To properly extract the strain components under varying operational conditions is very important in bridge health monitoring. The abnormal sensor readings can be correctly identified and the expected operational performance of the bridge can be better understood if each strain components can be accurately quantified. In this study, strain components under varying load conditions, i.e., temperature variation and live-load variation are evaluated based on field strain measurements collected from a real concrete box-girder bridge. Temperature-induced strain is mainly regarded as the trend variation along with the ambient temperature, thus a smoothing technique based on the wavelet packet decomposition method is proposed to estimate the temperature-induced strain.

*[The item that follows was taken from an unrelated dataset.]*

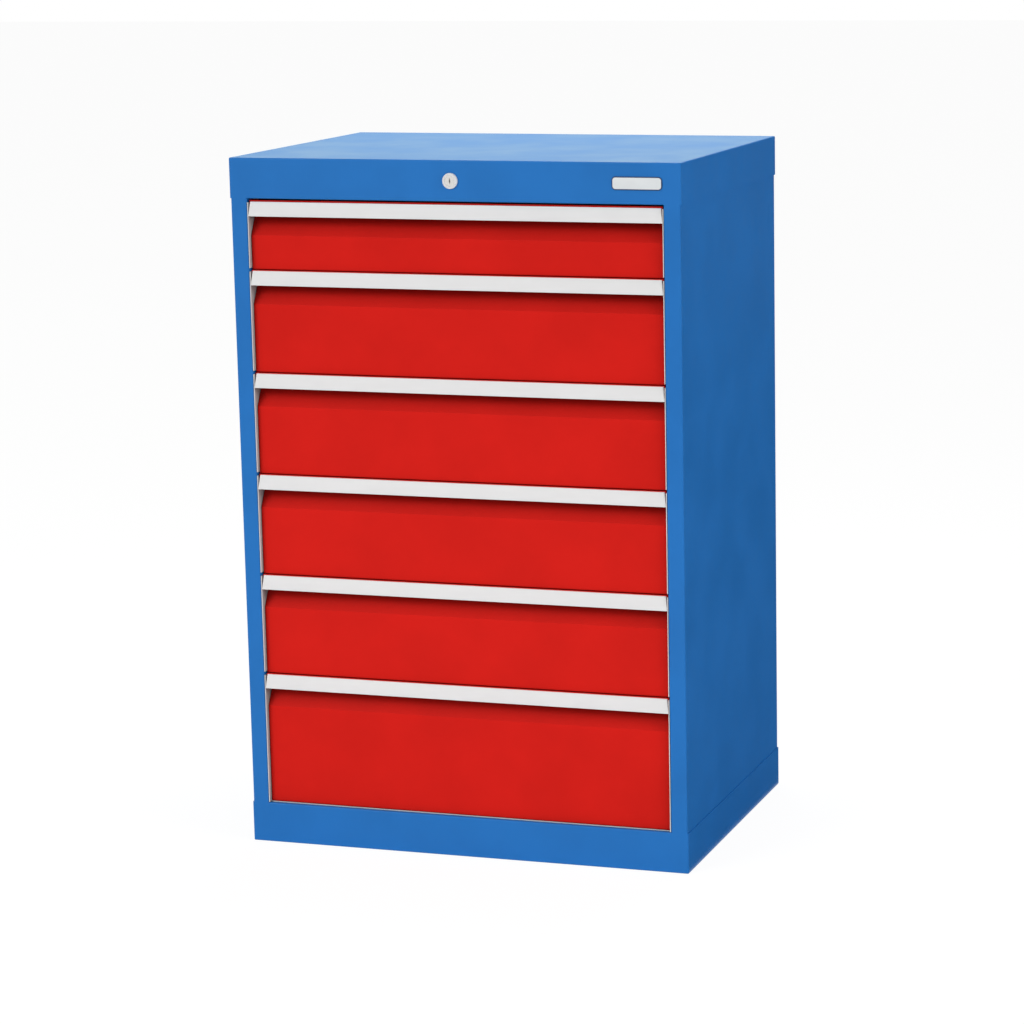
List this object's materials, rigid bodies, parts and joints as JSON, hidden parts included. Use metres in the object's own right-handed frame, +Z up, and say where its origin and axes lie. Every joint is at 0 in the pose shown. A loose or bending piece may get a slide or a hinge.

However, how to effectively extract the vehicle-induced strain is always troublesome because conventional threshold setting-based methods cease to function: if the threshold is set too large, the minor response will be ignored, and if too small, noise will be introduced. Therefore, an autoencoder framework is proposed to evaluate the vehicle-induced strain. After the elimination of temperature and vehicle-induced strain, the left of which, defined as the model error, is used to assess the operational performance of the bridge. As empirical techniques fail to detect the degraded state of the structure, a clustering technique based on Gaussian Mixture Model is employed to identify the damage occurrence and the validity is verified in a simulation study.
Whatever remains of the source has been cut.